The MOEs were applied to verify the efficiency of leading AVs according to their mobility and emissions. The MOEs verification results over different MPRs and traffic volumes are expressed in Figure 8 and Figure 9. Referring to mobility, the average speed improved at a higher MPR and a lower traffic volume. As seen in Figure 8, the fully autonomous condition increased the average speed 1.19 times compared to the 20% MPR. In particular, the fully autonomous condition obtained the highest value of average speed of 10.4 with a traffic volume of 100 veh/h.

Referring to energy, the emissions decreased at a higher MPR and a lower traffic volume. As seen in Figure 9a, the fully autonomous condition increased the NOx by 1.13 times compared to the 20% MPR. The fully autonomous condition obtained the lowest value of NOx of 1.01 with a traffic volume of 100 veh/h. As seen in Figure 9b, the fully autonomous condition increased the HC 1.46 times compared to the 20% MPR. In particular, the fully autonomous condition obtained the lowest value of HC of 0.16 with a traffic volume of 100 veh/h. Hence, the efficiency of leading AVs was clearer at a higher MPR and a lower traffic volume regarding MOEs verification.

4.2.3. Comparison of the Entirely Human-Driven Vehicle Experiment

To verify the superiority of leading AVs, the entirely HV experiment was considered over different real traffic volumes. Figure 10 shows the results of the entirely HV experiment compared to those of the proposed experiment. As seen in Figure 10a, the fully autonomous condition increased the average speed 1.49 times compared to the entirely HV experiment. In particular, the entirely HV experiment obtained the lowest value for average speed of 4.4 m/s with a traffic volume of 1000 veh/h. As seen in Figure 10b, the fully autonomous condition increased the average reward 55.70 times compared to the entirely HV experiment. In particular, the entirely HV experiment obtained the lowest value for average reward of 401.26 with a traffic volume of 1000 veh/h. Therefore, the leading AVs outperformed the entirely HV experiment regarding mobility and training policy. Moreover, the average speed and average reward decrease when the traffic volumes increase.

4.2.4. Comparison of the Experiment with Go Straight Movements

The clipped PPO hyperparameter, which was applied for an urban network with only go straight movements [26], was used for a non-signalized intersection with both left-turn and going straight movements to verify the effects of the hyperparameter on the performance of the DRL training and left-turn movements for the traffic flow. We compared the non-signalized intersection results between the proposed experiment and the experiment withgoing straight movement reported by Tran and Bae [25].

Table 4. A comparison of the proposed experiment and the experiment with going straight movements with a traffic volume of 1000 veh/h.

Market Penetration Rates (%)	Average Speed (m/s)
	Proposed Experiment	Experiment with Going Straight Movements
20	6.09	6.56
40	6.27	6.71
60	6.31	7.01
80	6.70	7.24
100	6.93	7.51

expresses a comparison of the proposed experiment and the experiment with going straight movements with a traffic volume of 1000 veh/h.

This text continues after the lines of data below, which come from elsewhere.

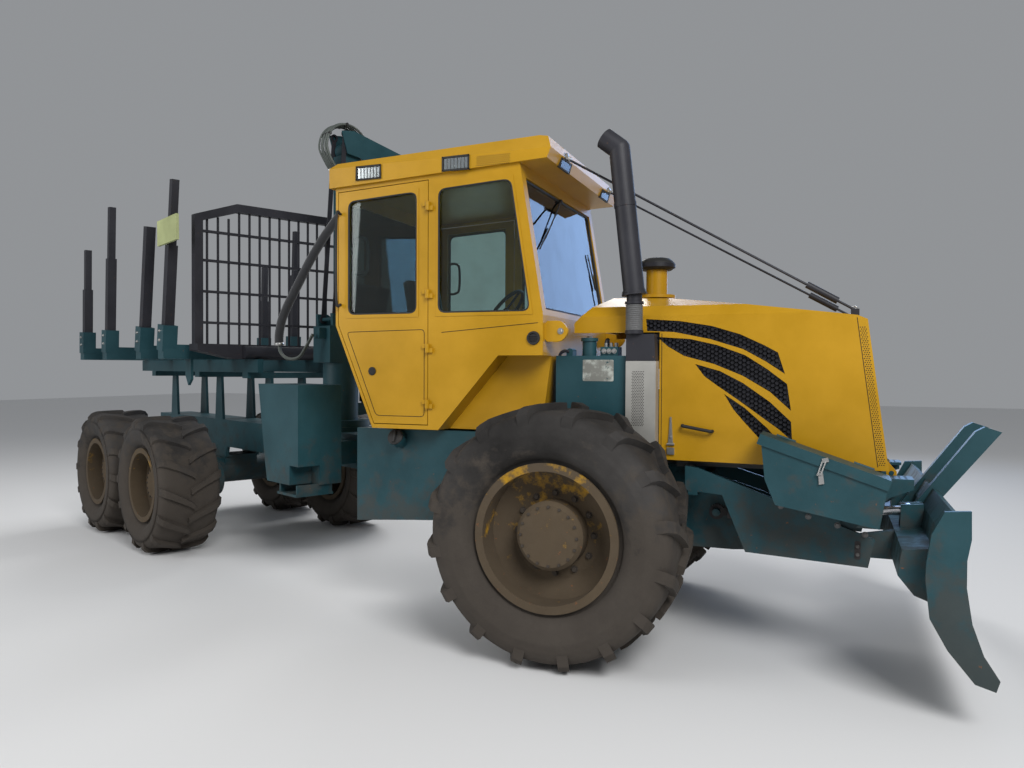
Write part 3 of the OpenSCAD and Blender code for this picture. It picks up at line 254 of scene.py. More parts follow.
# %% [markdown]
# ## Woven cloth and hose covers
# Seat cloth and the sleeve of a hose are both weaves. Two crossed waves make warp and weft on Object
# coordinates. Their product drives a small bump, and slow noise shifts the colour a little.

# %% Woven cloth
def woven(name, colour, threads=420.0, rough=0.95):
    """Cloth from two crossed sets of threads."""
    material, tree, place = blank_material(name)
    warp, weft = (add(tree, "ShaderNodeTexWave", {"Vector": place, "Scale": threads, "Distortion": 0.4},
                      bands_direction=way).outputs["Fac"] for way in "YZ")
    weave = add(tree, "ShaderNodeMath", {0: warp, 1: weft}, operation="MULTIPLY").outputs[0]
    thread = blend(tree, noise(tree, place, 6.0, 5.0), tuple(c * 0.6 for c in colour) + (1,),
                   tuple(min(1, c * 1.5) for c in colour) + (1,))
    relief = add(tree, "ShaderNodeBump", {"Strength": 0.25, "Distance": 0.001, "Height": weave})
    shader = add(tree, "ShaderNodeBsdfPrincipled", {"Base Color": thread, "Normal": relief.outputs["Normal"],
                                                    "Roughness": rough, "Sheen Weight": 0.3})
    return close_material(material, shader)


COATS["cloth"] = woven("seat cloth", (0.035, 0.036, 0.042))
COATS["sleeve"] = woven("hose sleeve", (0.022, 0.023, 0.026), threads=260.0)
print("finishes:", sorted(COATS))

# %% [markdown]
# ## Finishes on the CAD pieces
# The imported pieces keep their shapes. Each gets the coat that the real one wears, chosen by its node name.

# %% Paint the CAD pieces
NODE_COATS = {
    "yellow": ["hood", "air_intake", "cab_shell", "cab_foot", "cab_roof", "door_right", "door_left"],
    "green": ["front_frame", "front_axle", "hydraulic_tank", "side_tanks", "tool_boxes", "box_lid_right",
              "box_lid_left", "blade", "rear_frame", "bunk_frame", "bogies", "bunks", "rear_tank",
              "crane_column", "main_boom", "outer_boom", "boom_extension"],
    "black": ["hood_mesh", "exhaust", "headboard", "stakes", "blade_barrels", "lift_barrel", "crane_link",
              "claw_front", "claw_rear", "branch_cables"],
    "trim": ["console"],
    "cloth": ["seat"],
    "grey": ["engine_block", "rotator"],
    "chrome": ["blade_rods", "lift_rod"],
    "glass": ["cab_glass", "door_right_glass", "door_left_glass"],
    "sleeve": ["crane_hose"],
    "hose": ["hose_tail", "knuckle_hoses"],
}
WHEELS = ["front_right", "front_left", "mid_right", "mid_left", "back_right", "back_left"]
NODE_COATS["rubber"] = ["tyre_" + w for w in WHEELS]
NODE_COATS["yellow_disc"] = ["rim_" + w for w in WHEELS]
for coat, names in NODE_COATS.items():
    for name in names:
        if name in nodes:
            nodes[name].data.materials.clear()
            nodes[name].data.materials.append(COATS[coat])
left_out = sorted(set(nodes) - {n for names in NODE_COATS.values() for n in names})
print("nodes without a coat:", left_out)


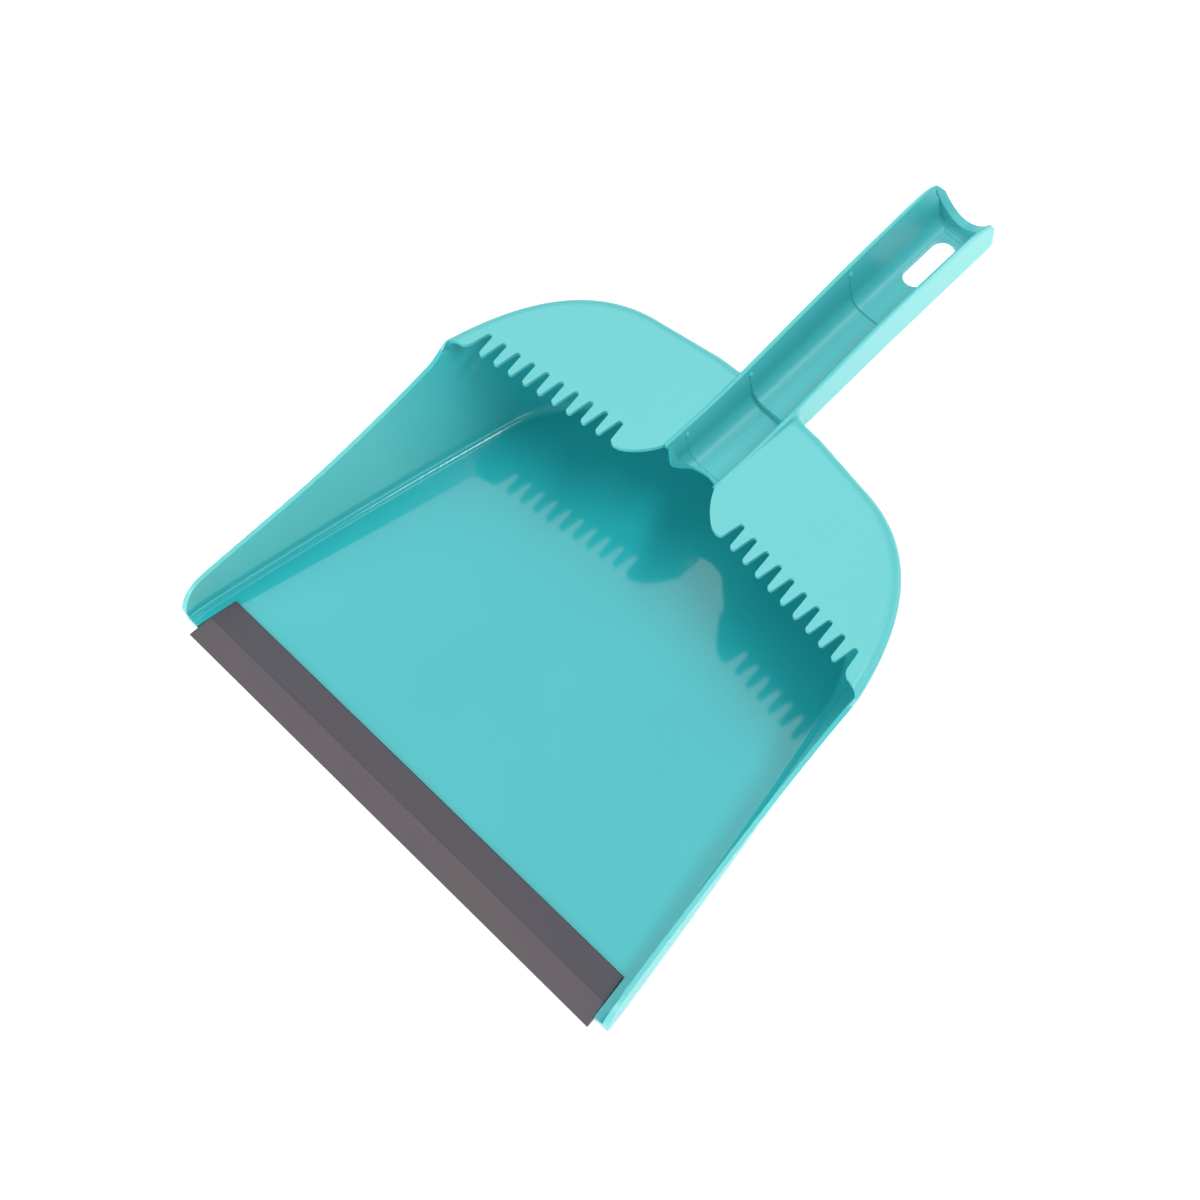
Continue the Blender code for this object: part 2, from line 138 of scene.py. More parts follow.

As seen in Table 4, the proposed experiment obtained a lower average speed compared to the experiment with going straight movements. In particular, the proposed experiment decreased the average speed 1.08 times compared to the experiment with going straight movements. Thus, the comprehensive AD movements lead to a lower speed compared to the experiment with going straight movements.

5. Conclusions

In this paper, we demonstrated that the leading AVs became more meaningful regarding training policy and MOEs at a higher MPR and a lower traffic volume. In other words, the traffic flow outperformed others at a higher MPR and a lower traffic volume. For instance, the fully autonomous condition increased the average speed 1.19 times compared to the 20% MPR. The fully autonomous condition increased the average reward 4.7 times compared to the 20% MPR. Additionally, the fully autonomous condition increased the average speed 1.49 times compared to the entirely HV experiment. In particular, the proposed experiment decreased the average speed 1.08 times compared to the experiment with going straight movements.

In summary, the leading AVs outperformed the other experiments by adopting the DRL method in the context of comprehensive AD maneuvers at a non-signalized intersection. This proposed experiment becomes more meaningful at a higher MPR and a lower traffic volume. Additionally, the leading AVs can help to mitigate delay time and emissions. The primary contribution of this work is the DRL approach for comprehensive AD maneuvers under a mixed-traffic environment. These experimental results have proven effective for the interaction between AVs and HVs in the near future through different MPRs. The comprehensive AD also makes automated decisions more realistic. In further work, we will consider the current study regarding the following aspects:

• Consider the effects of the comprehensive turning (e.g., left turn, right turn, going straight, and lane change) for an urban network. Hence, it is necessary to make complex scenarios as real as possible;
• Compare our method to other machine learning algorithms aiming to achieve better performance of decision making for AVs under a mixed-traffic environment.